Both purposes have immediate importance. As will be shown, the agri-food system has an estimated economic impact of $60.1 billion annually with employment estimated to be 1.05 million people. These numbers clearly show that the agri-food system is a substantial component of Michigan’s economy—likely second only to the automotive industry as a primary production sector. The economic health of this system is thus critical to the state and its citizens. Beyond the current economic impact, however, is the need to understand what potential exists in the agri-food system to drive future economic development for the state. Michigan is facing challenging economic times. It is critical to know what contribution the agri-food system can make to meeting these challenges and accelerating growth for the state. When both the current impact and the future potential of the agri-food system are understood, decision makers (both public and private) can help maximize the economic benefits that this system does and can create.

Throughout the report, the term “agri-food system” is used. This system represents all the economic activity associated with the supply chains for food and many non-food uses for agricultural commodities. For either food or non-food use, the supply chain begins with input supply activities (e.g., fertilizer, crop protection products, equipment), and farm production. After the farm gate, the system moves commodities into two distinct supply chains. The food
branch of the supply chain includes commodity assembly and processing (e.g., grain elevator operations, packing, storage, and shipping), food manufacturing, food wholesaling, and food retailing. The non-food branch includes diverse supply chain activities related to bio-energy, nursery/greenhouse/turf, and other emerging commercial and industrial uses of agricultural commodities. The full extent of the economic impact of the agri-food system can not be estimated without consideration of all these various components of the related supply chains.

The report is divided into two major parts aligning with the two purposes. Part I examines the current economic impact of the agri-food system, while Part II focuses on forecasting the system’s potential.
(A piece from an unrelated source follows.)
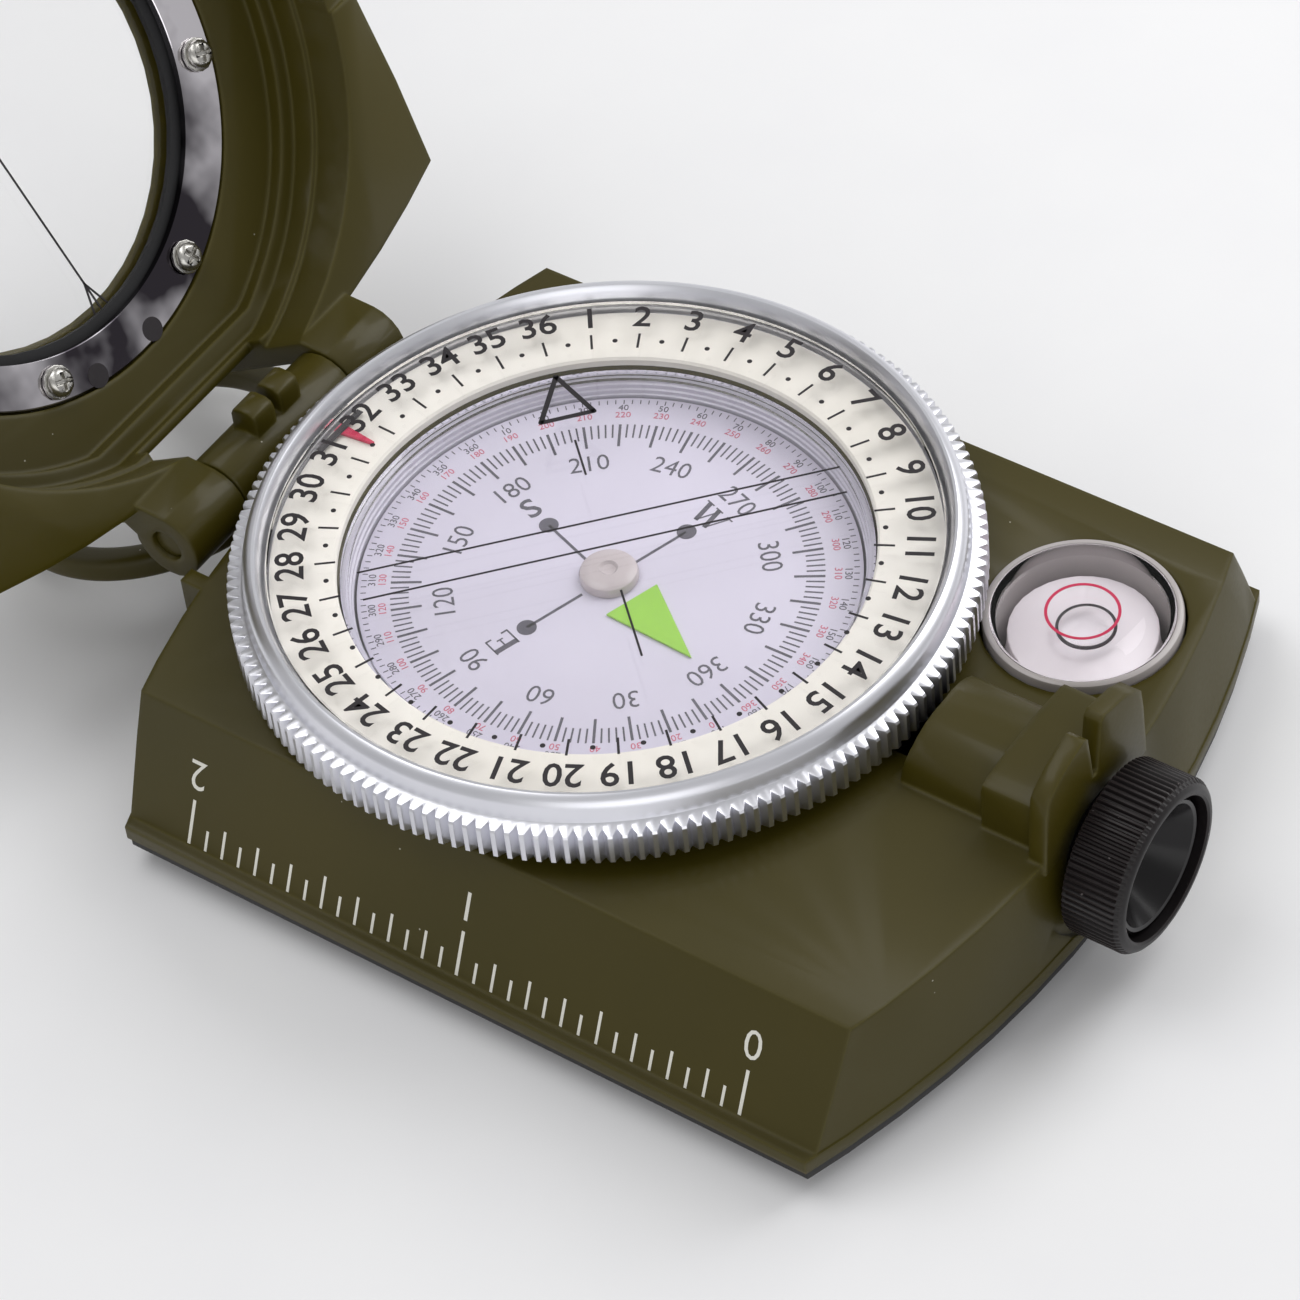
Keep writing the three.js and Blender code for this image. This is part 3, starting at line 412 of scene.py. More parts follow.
def turned_metal(name, main, partner, roughness, lines=7000.0, depth=0.000004, strength=0.3):
    made_of, made, shader, _ = surface(
        name, main, partner, roughness, metallic=1.0, grain=5000, depth=0.000004, strength=0.1, patches=120)
    circles = group_node(made, turned_lines, Lines_per_metre=lines, Depth=depth, Strength=strength)
    made.set(shader, "Normal", circles.outputs["Normal"])
    sway = math_node(made, "MULTIPLY", circles.outputs["Mask"], 0.1)
    made.set(shader, "Roughness", math_node(made, "ADD", sway, roughness))
    return made_of


bright_aluminium = turned_metal(
    "bright_aluminium", srgb(236, 236, 242), srgb(222, 223, 230), 0.28, depth=0.000003, strength=0.1)
# Dark metal with broad bright patches at random: painted reflections of the studio.
painted_reflection_plate = surface(
    "painted_reflection_plate", srgb(62, 58, 64), srgb(232, 228, 234), 0.06, rougher=0.06, metallic=1.0,
    grain=1500, depth=0.000003, strength=0.12, patches=70, contrast=6.0)[0]
plated_steel = surface(
    "plated_steel", srgb(206, 204, 198), srgb(184, 182, 178), 0.24, metallic=1.0, grain=6000)[0]
capsule_shade = surface(
    "capsule_shade", srgb(206, 202, 214), srgb(184, 180, 194), 0.18, grain=4000, strength=0.1)[0]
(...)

Part I analyzes current economic impact in three ways: (1) dollar contribution to Michigan’s economy, (2) job contribution, and (3) investment contribution. All three are important indicators of the system’s impact on Michigan’s economy. Part II utilizes several models of typical venture development projects that represent future economic development opportunities. From these archetypes, two scenarios are created to provide insight into the level of investment, economic activity generation, and job creation that the agri-food system could provide. To improve the readability of the report, the technical discussions of how the estimates were made for each part of the report have been moved to technical appendices that follow the two main parts of the report.